Here are three dividend stocks to consider adding to your watchlist.

The up and comer
Operating primarily in utilities, transport and energy, and timber sectors, Brookfield Infrastructure Partners (NYSE: BIP  ) is a relative newcomer. Since going public in 2007, Brookfield has seen its net income go from $17 million to $457 million. Pretty good, right? Let's take a closer look.

Currently, Brookfield has a dividend yield of 5.1%, while the industry average is 3.6%. Add to that a free cash flow of $78 million, interest coverage of 4.43, and a dividend that's grown 37.4% since 2009, and you're looking at a solid, growing company.

The poised for regrowth
To say that electricity and natural gas company National Grid (NYSE: NGG  ) has had a rough few years is an understatement. Since 2008, National Grid has seen its net income from continuing operations drop from $3.1 billion in 2008 to $2.1 billion in 2010. But is National Grid poised for a comeback?

Currently, National Grid's P/E ratio is 11.9. Compared to peers Consolidated Edison's (NYSE: ED  ) P/E of 14.13, Duke Energy's (NYSE: DUK  ) P/E of 17.85, and American Electric Power's (NYSE: AEP  ) of 15.27, National Grid looks like a good value. Additionally, National Grid has a dividend yield of 4.1% compared to the industry standard of 2.7%. Moreover, its free cash flow is $2.3 billion, with an interest coverage of 2.04.  
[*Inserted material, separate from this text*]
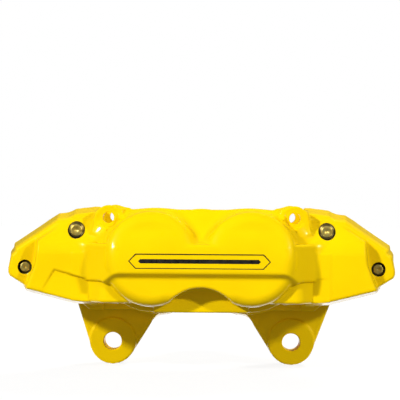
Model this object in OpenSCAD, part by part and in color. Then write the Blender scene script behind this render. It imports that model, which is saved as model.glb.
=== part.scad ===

And the icing on the cake? Between 2009 and 2010, National Grid grew its dividend paid per share by 8% and increased its net income from continuing operations to $3.4 billion in 2011. Not too shabby if you ask me, and all in all, National Grid looks good by the numbers.

The not so hot?
The first time I heard of PG&E (NYSE: PCG  ) was when I was watching Erin Brockovich, so I have to admit I'm slightly biased against this gas and electric company. So let's let the numbers do the talking. Since 2008, PG&E has seen its net revenue fall from $1.2 billion to just under $1.1 billion. Not great, but not the worst either. Let's keep looking.

Currently, PG&E has a P/E ratio of 17.3 compared to its industry standard of 14.7. This shows that PG&E is slightly overpriced compared with its competitors. Additionally, PG&E's dividend yield is 4%, which is under the 4.3% average. The bad news keeps coming when you look at free cash flow. As of Dec. 31, 2010, PG&E had a negative cash flow of $596 million. Not good when you consider dividends get paid from free cash flow.

There are, however, two positives working for PG&E. First, it was able to raise its dividend paid per share by 8.3% since 2009, and second, its interest coverage is 3.43. So is a growing dividend enough to get me excited about PG&E's future? Maybe, but I'm going to wait and see if its P/E drops.

My Foolish bottom line
All utility companies are not created equal, but if you find one that looks good by the numbers, it'll often come with a great dividend. Add to that the fact that utility companies are a necessity -- no one wants to go back to candles and outhouses -- and you've got a company that could make a great addition to your portfolio.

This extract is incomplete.